My diet consists on fats, sugars and a whole pint of Haagen Dazs every other day.

Diet can be for weight gain. Or simply nothing whatsoever - the word has such a bad connotation...

I heard/read somewhere that the 'beer belly' may be a myth, that scientists or dietitians or whatever had no proof there was a relation between the two?


----------



## Mandirigma (Oct 8, 2009)

Kunoichi said:


> My diet consists on fats, sugars and a whole pint of Haagen Dazs every other day.
> 
> *Diet can be for weight gain. the word has such a bad connotation...*
> 
> I heard/read somewhere that the 'beer belly' may be a myth, that scientists or dietitians or whatever had no proof there was a relation between the two?


Elaborate.

Everyone is on a diet.


----------



## TroJon (Mar 28, 2010)

\ said:


> That was pretty blunt, though I know what you're trying to say. The "All or Nothing" attitude is extremely common in MMA and I appreciate that, but you don't have the right to shun someone for taking a relaxed approach to it. That's elitism.

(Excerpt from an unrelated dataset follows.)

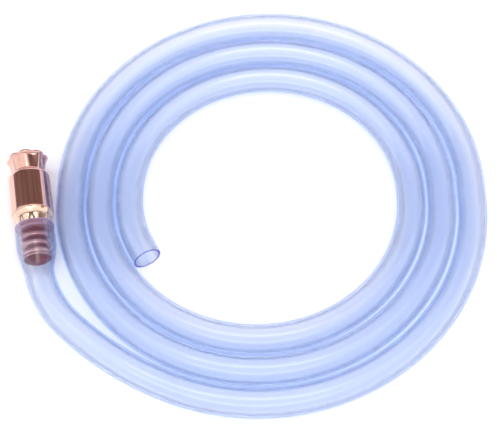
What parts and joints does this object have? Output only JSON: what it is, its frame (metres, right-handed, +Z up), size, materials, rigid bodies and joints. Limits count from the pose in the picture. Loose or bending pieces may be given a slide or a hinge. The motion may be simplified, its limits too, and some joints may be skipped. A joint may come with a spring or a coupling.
{
  "type": "self-priming siphon hose",
  "caption": "Coiled clear siphon hose with a polished copper shaker valve: fluted inlet crown, check ball and ridged tail.",
  "frame": {"origin": "on the floor, under the middle of the part's bounding box", "axes": "+Z up, the coil lies in XY, the valve points to +Y on the -X side"},
  "size_m": [0.2563, 0.2464, 0.0226],
  "materials": {
    "clear_hose": "clear gloss",
    "copper": "polished",
    "seal_rubber": "satin",
    "ball_glass": "polished",
    "pin_steel": "brushed"
  },
  "bodies": {
    "coil": {"hose_coil": "clear_hose"},
    "lead": {"hose_lead": "clear_hose", "barbed_tail": "copper", "valve_barrel": "copper", "inlet_crown": "copper", "seat_ring": "seal_rubber", "stop_pin": "pin_steel"},
    "ball": {"check_ball": "ball_glass"},
    "outlet": {"hose_outlet": "clear_hose"}
  },
  "joints": [
    {"name": "lead_lift", "type": "hinge", "parent": "coil", "child": "lead", "pos_m": [-0.03128, -0.10936, 0.0152], "axis": [0.3256, 0.9455, 0], "range_deg": [0, 45]},
    {"name": "ball_travel", "type": "slide", "parent": "lead", "child": "ball", "axis": [0.1734, -0.9847, -0.0161], "range_m": [0, 0.004]},
    {"name": "outlet_lift", "type": "hinge", "parent": "coil", "child": "outlet", "pos_m": [-0.02454, 0.0692, 0.0152], "axis": [-0.5, 0.866, 0], "range_deg": [0, 40]}
  ]
}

Yeh it sounded blunt, and I was being blunt. Not trying to be offensive tho, but I guess it can sound like that.

By no means am I an "all or nothing" mentality either- there is life and it's there to enjoy.

The thing is- if someone asks how to lose fat, but from the beginning refuses to not reduce the alcohol (and made it sound like he's a fairly heavy drinker- but this is an assumption?!) - then it was pointless asking the question- esp when you know the answer. Why ask the question of how to lose fat, when you have to throw in the towel at the beginning - i.e. 'the will not give up drink or eating badly. Also do not wish to train physically.' etc. I mean it's kind of self-defeating and pointless.

Now that was just on the fat loss front. Imagine wanting to do MMA and not having the discipline to quit the drink/throw up excuses from the start- if someone like that joins an mma class, am quite sure the instructor would be offended?

Anyhow, just my two cents, and definately did not mean to cause offence. Apologies if it did.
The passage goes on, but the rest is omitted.